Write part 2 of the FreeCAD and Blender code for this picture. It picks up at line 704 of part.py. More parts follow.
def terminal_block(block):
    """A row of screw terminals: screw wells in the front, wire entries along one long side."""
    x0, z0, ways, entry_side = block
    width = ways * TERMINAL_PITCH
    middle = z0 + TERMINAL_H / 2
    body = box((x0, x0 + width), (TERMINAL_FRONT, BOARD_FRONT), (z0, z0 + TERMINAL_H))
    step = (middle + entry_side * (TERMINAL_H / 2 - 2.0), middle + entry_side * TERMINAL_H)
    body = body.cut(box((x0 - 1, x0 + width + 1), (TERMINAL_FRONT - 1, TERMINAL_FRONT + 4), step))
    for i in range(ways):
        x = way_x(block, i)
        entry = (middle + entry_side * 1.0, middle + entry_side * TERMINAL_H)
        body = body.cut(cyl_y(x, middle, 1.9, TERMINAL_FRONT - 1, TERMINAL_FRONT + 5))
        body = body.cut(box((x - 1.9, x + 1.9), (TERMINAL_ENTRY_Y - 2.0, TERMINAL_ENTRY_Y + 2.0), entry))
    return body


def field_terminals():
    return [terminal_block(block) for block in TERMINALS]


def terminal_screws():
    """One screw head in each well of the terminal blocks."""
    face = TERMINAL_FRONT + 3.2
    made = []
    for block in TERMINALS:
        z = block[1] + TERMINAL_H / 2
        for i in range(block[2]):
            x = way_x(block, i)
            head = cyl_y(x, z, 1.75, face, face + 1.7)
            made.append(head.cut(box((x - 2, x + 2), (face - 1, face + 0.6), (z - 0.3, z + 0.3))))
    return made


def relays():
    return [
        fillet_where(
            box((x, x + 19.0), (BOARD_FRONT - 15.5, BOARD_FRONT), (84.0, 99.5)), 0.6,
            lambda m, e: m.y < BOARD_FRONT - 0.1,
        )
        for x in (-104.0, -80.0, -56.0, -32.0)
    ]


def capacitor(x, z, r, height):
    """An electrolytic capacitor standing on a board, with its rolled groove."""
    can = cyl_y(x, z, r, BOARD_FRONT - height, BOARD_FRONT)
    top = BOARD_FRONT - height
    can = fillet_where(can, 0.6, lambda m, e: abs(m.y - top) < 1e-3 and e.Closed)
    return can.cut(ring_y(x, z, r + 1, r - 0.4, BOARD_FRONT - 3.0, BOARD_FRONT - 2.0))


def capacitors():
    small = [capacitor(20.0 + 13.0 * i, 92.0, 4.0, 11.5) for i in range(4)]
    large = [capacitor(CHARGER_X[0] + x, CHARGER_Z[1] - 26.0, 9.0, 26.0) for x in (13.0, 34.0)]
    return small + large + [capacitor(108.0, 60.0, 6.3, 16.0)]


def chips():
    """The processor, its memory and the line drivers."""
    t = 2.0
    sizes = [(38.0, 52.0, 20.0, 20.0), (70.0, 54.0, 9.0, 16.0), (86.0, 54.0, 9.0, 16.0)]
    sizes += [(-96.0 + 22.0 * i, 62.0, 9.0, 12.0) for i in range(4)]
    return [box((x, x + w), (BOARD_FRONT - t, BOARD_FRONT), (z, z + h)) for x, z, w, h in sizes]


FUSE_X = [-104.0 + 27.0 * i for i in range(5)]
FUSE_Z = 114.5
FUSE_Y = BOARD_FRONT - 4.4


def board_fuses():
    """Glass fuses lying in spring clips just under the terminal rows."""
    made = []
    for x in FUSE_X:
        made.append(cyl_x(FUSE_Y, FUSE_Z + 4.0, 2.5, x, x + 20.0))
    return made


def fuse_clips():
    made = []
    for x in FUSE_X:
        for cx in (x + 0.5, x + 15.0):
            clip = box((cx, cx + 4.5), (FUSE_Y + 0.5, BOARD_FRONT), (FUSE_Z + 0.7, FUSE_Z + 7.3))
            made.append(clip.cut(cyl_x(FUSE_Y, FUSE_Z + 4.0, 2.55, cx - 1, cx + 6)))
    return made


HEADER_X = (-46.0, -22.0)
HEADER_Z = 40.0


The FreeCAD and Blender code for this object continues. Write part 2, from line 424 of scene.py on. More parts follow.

■ ■ ■ ■ ■ ■ ■

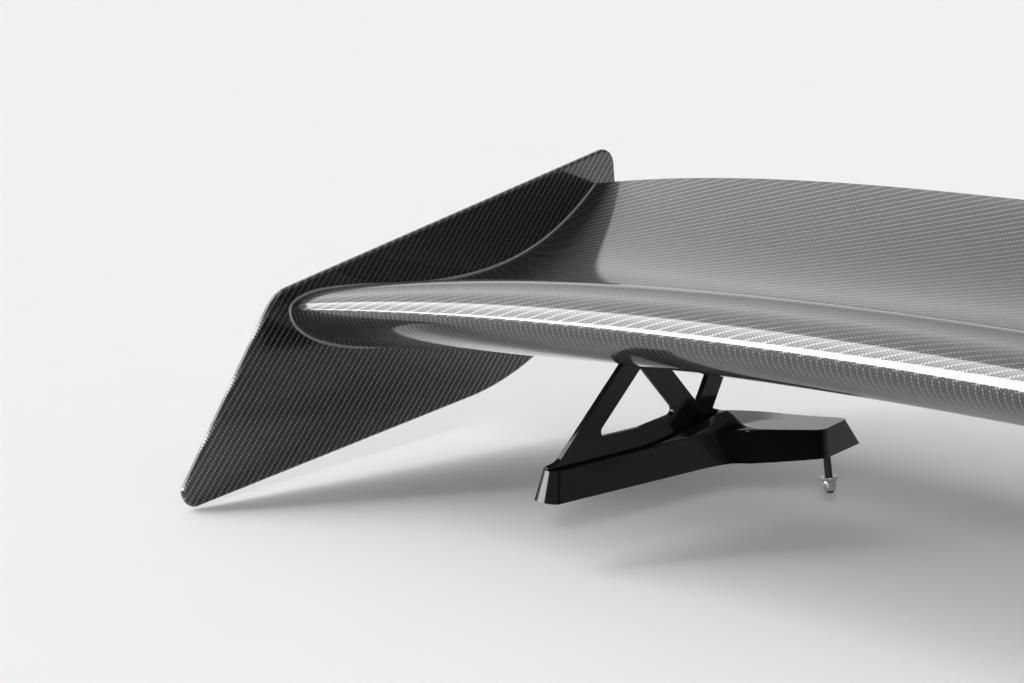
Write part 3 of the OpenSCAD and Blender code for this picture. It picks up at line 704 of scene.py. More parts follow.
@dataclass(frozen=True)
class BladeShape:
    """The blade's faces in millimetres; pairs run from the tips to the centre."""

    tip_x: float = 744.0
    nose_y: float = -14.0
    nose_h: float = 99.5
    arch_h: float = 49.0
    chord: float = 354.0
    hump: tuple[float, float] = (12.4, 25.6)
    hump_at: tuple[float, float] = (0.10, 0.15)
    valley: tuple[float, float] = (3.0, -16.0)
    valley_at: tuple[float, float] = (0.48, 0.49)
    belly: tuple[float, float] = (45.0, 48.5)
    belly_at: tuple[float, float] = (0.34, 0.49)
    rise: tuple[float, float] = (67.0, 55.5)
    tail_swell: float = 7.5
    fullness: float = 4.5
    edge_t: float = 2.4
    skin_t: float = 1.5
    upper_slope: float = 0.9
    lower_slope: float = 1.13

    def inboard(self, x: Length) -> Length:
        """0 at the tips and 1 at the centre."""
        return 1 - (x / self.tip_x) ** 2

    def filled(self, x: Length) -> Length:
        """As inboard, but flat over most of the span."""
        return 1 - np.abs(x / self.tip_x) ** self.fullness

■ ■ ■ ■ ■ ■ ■

* INSTRUCTIONS TO FOLLOW:
How many of the lines above include the word "picture"? Respond with the number alone.

* SOLUTION TO THE EXERCISE:
2